Complete three loops using back-to-back strips (Figures N, O, and P). Always weave over-under-over-under wherever strips cross — except do not alternate strips over the top rail.

Begin and end strips in the bottom 1/3 of the lattice area. Tuck the beginning pair inside of the ending pair, overlapping the ends 12″. The overlap should extend through two intersections with the perpendicular strips. Cut the ends horizontally.

8. Tie the Knots

Figure Q

At all points where strips cross, tie them with the hemp/palm twine to strengthen and finish the gate (Figure Q). The traditional Japanese knot for this is the ibo musibi, the knot that’s used in the traditional yotsume-gaki bamboo fence. You can learn to tie it from YouTube videos such as youtu.be/Fva7A07Ioak or youtu.be/46lCdSS3yRw.

I started my knots as an ibo by crossing the twine in the back, but finished with an ordinary square knot in the front. In my opinion the square knot looks fine as a substitute for the ibo.

Soak the twine in water before tying and it will shrink when dried, making a tight knot.

Conclusion

YOU CAN SWING IT

Your finished shiorido gate is very light, less than 4 pounds, so the hardware can be light, too. In Japan, specialized hardware is available for this type of bamboo gate, but it’s not available in the United States. A very good substitute can be made using two eye bolts (such as Uxcell M5×40mm stainless eye bolts), with appropriate nuts, on the gate. For the gate post, use two #10 stainless wood screws, bent into an L shape, with the heads cut off.  The L’s point up, and the eye bolts simply slide over.

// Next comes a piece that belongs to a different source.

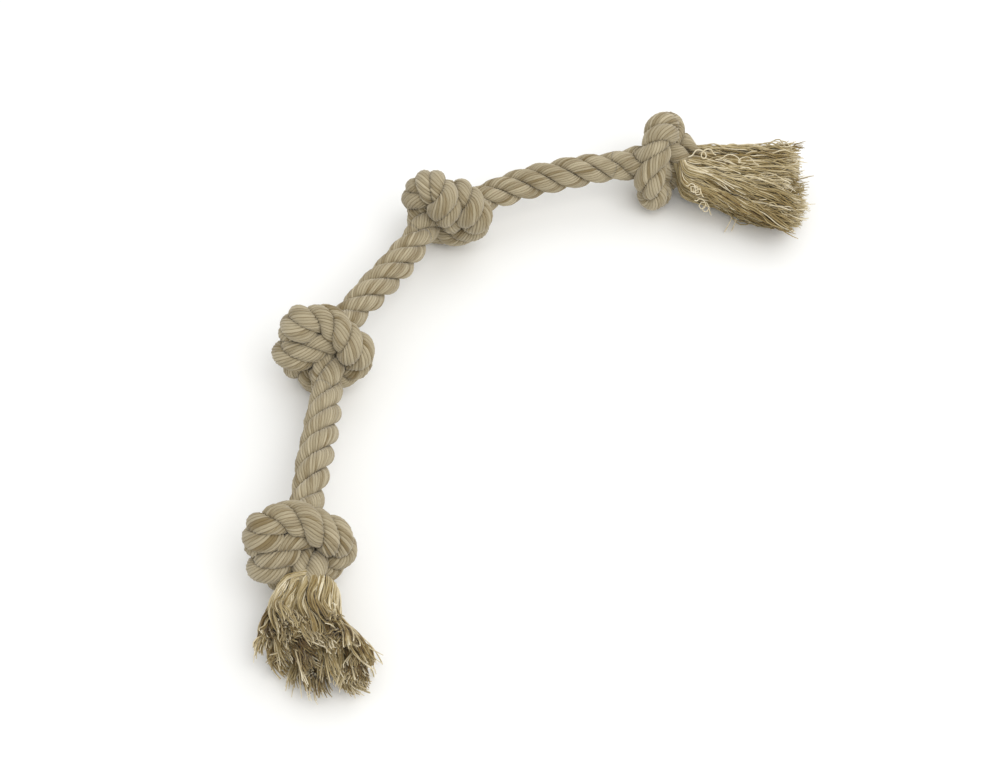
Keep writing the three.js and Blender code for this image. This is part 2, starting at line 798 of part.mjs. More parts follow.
// The sections from the front tassel to the side tassel. Strand a of one carries on as strand a of
// the next, whatever its place in the lay.
const sections = [];
let shift = 0;
const wrap = (strand) => ((strand % strandCount) + strandCount) % strandCount;
knotted.forEach((strands, i) => {
  sections.push({ name: `knot_${i + 1}`, strands, shift, spacing: knotRingSpacing });
  if (i < stretches.length) {
    const { strands: laid, thirds } = stretches[i];
    sections.push({ name: `stretch_${i + 1}`, strands: laid, shift, spacing: stretchRingSpacing });
    shift = wrap(shift + thirds);
  }
});
const runs = [];
const gone = strandNames.map(() => 0);
sections.forEach(({ name, strands, shift: turned, spacing }) => strandNames.forEach((letter, strand) => {
  const run = addRun(strand, strands[wrap(strand + turned)], spacing, gone[strand]);
  gone[strand] += run.length;
  runs.push({ ...run, name: `${name}_strand_${letter}` });
}));

// Neighbouring sections of a strand end on faces square to the same direction, a small gap apart
runs.slice(strandCount).forEach((next, i) => {
  const before = runs[i];
  const along = before.endAlong.clone().add(next.startAlong).normalize();
  before.endAlong = along;
  next.startAlong = along;
  before.rings[before.rings.length - 1].addScaledVector(along, -touchingGap / 2);
  next.rings[0].addScaledVector(along, touchingGap / 2);
});
const leastDistance = pressStrands(runs);

const cotton = new THREE.MeshStandardMaterial({ color: '#a39674', roughness: 0.95, metalness: 0 });
const combedCotton = new THREE.MeshStandardMaterial({ color: '#b09c66', roughness: 0.95, metalness: 0 });
const toy = new THREE.Group();
const addPiece = (name, geometry, material) => {
  const piece = new THREE.Mesh(geometry, material);
  piece.name = name;
  toy.add(piece);
};
runs.forEach((run) => addPiece(run.name, seated(strandTube(run)), cotton));

const lastKnot = knotted.length - 1;
const tassels = [
  {
    name: 'tassel_front', length: frontTasselLength, halfWidth: frontTasselHalfWidth,
    heading: tasselHeadings.front, mouth: mouths[0][0], turned: 0, sign: -1,
  },
  {
    name: 'tassel_side', length: sideTasselLength, halfWidth: sideTasselHalfWidth,
    heading: tasselHeadings.side, mouth: mouths[lastKnot][1], turned: shift, sign: 1,
  },
];
tassels.forEach((tassel) => {
  const { turned, sign } = tassel;
  const endRuns = sign < 0 ? runs.slice(0, strandCount) : runs.slice(-strandCount);
  const startAlong = [];
  const reaches = [];
  endRuns.forEach((run, strand) => {
    const along = sign < 0 ? run.startAlong.clone().negate() : run.endAlong.clone();
    startAlong[wrap(strand + turned)] = along;
    reaches.push(...run.reaches[sign < 0 ? 0 : run.reaches.length - 1]);
  });
  const thirds = laidTassel(tassel, startAlong, Math.min(...reaches) - touchingGap / 2);
  strandNames.forEach((letter, strand) => {
    addPiece(`${tassel.name}_strand_${letter}`, thirds[wrap(strand + turned)], combedCotton);
  });
});

// The least gap between two windings of the rope, measured between the corners of their rings
const corners = runs.flatMap(({ strand, gone: start, rings, spacing, spokes, reaches }) => (
  rings.flatMap((ring, r) => spokes[r].map((spoke, k) => ({
    strand, along: start + r * spacing, place: ring.clone().addScaledVector(spoke, reaches[r][k]),
  })))
));
let leastGap = Infinity;
corners.forEach((one, i) => corners.slice(i + 1).forEach((two) => {
  if (one.strand !== two.strand || Math.abs(one.along - two.along) > ownShare * strandDiameter) {
    leastGap = Math.min(leastGap, one.place.distanceTo(two.place));
  }
}));
console.log(`least distance between strand middles ${leastDistance.toFixed(2)} mm`);
console.log(`least gap between strands ${leastGap.toFixed(2)} mm`);

export default toy;
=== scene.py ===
# A rope dog toy: one length of thick cotton rope tied in four overhand knots, with both ends
# unlaid and combed out. Lengths are in millimetres until a mesh is made, which is in metres.
import math

import bpy
import numpy as np
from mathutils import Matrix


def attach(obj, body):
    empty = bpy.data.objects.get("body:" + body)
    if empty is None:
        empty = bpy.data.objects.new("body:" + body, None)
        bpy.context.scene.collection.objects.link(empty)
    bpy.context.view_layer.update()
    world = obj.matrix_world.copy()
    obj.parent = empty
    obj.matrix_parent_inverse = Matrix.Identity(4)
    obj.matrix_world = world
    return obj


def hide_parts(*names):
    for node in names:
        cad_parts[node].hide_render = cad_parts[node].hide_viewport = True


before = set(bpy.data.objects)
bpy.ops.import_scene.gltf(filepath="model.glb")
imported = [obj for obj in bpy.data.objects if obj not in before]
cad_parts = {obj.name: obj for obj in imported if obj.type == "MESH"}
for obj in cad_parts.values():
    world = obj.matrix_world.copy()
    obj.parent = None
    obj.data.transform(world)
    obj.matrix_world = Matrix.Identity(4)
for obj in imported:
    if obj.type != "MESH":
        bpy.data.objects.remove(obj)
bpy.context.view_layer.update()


# The view. The photograph looks down on the toy from about waist height, with a short
# telephoto lens, and the toy lies across the frame from lower left to upper right.
degrees_down = 52
camera_data = bpy.data.cameras.new("camera")
camera = bpy.data.objects.new("camera", camera_data)
bpy.context.scene.collection.objects.link(camera)
camera_data.lens = 58.75
camera_data.sensor_width = 36
camera.location = (-0.0334, -0.6047, 0.790)
camera.rotation_euler = (math.radians(90 - degrees_down), 0, 0)
bpy.context.scene.camera = camera


# The rope. Three strands of 16 plied cotton yarns each, laid right-handed into a rope of 22 mm.
# Each knot is worked out as an overhand knot pulled tight in the three strands, and the free
# rope between two knots joins the strands of one to those of the next.
rope_diameter = 22
lay_length = 50
strand_count = 3
third = 2 * math.pi / strand_count
# In rope diameters: one turn of the lay, how far a strand's middle lies from the rope's, how
# close two strands come, how far one may stray from the rope's middle, how far apart the ends
# of a bend of four steps stay, a step along the rope and along a strand, and the rope that a
# knot takes up
lay_span = lay_length / rope_diameter
helix_share = 0.28
contact_share = 0.36
stray_share = 0.38
bend_share = 0.5
bead_share = 0.13
link_share = bead_share * math.hypot(1, 2 * math.pi * helix_share / lay_span)
eaten_share = 9
# A knot's middle is in rope diameters. In degrees: where it heads on the floor, how far the
# rope turns at it, how it is rolled about its heading, and where its lay starts
knot_table = [
    {"middle": (-6.47, -5.78), "heading": 97, "turn": 18, "roll": 90, "lay": 72},
    {"middle": (-6.31, 0.58), "heading": 77, "turn": 30, "roll": 105, "lay": 72},
    {"middle": (-3.22, 5.84), "heading": 52, "turn": 30, "roll": 225, "lay": 72},
    {"middle": (3.17, 8.11), "heading": -3, "turn": 24, "roll": 350, "lay": 48},
]
# How hard a knot is squeezed in each step, lengthways and crosswise, and its final flattening
squeeze = (0.02, 0.004)
press_shares = np.array([0.8, 0.86, 0.86])
# A strand's distance from the middle of the free rope, in rope diameters, and how high above
# the floor the lowest strand's middle lies, in millimetres
free_helix_share = 0.264
set_down = 4.47


def unit(vectors):
    return vectors / np.linalg.norm(vectors, axis=-1, keepdims=True)


def evenly(points, count):
    """Evenly spaced points along a run of points."""
    steps = np.linalg.norm(np.diff(points, axis=0), axis=1)
    reach = np.concatenate([[0.0], np.cumsum(steps)])
    want = reach[-1] * np.arange(count) / (count - 1)
    k = np.clip(np.searchsorted(reach, want, side="left") - 1, 0, len(points) - 2)
    share = (want - reach[k]) / (reach[k + 1] - reach[k])
    return points[k] + (points[k + 1] - points[k]) * share[:, None]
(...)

The traditional Japanese “latch” is a simple braided circle about 6″ diameter (made using three ¼” bamboo strips) that rests over both the gate post and the gate, on the opposite side from the hinges.

This gate looks good anywhere you’d like to hang it. I recommend one round gate post on each side of the gate, each 3″–4″ in diameter, stained black (or, traditionally, char-flamed with a torch until black).

If you’d like to learn to build a bamboo fence to go with it (a yotsume-gaki for example), YouTube would be a good place to start.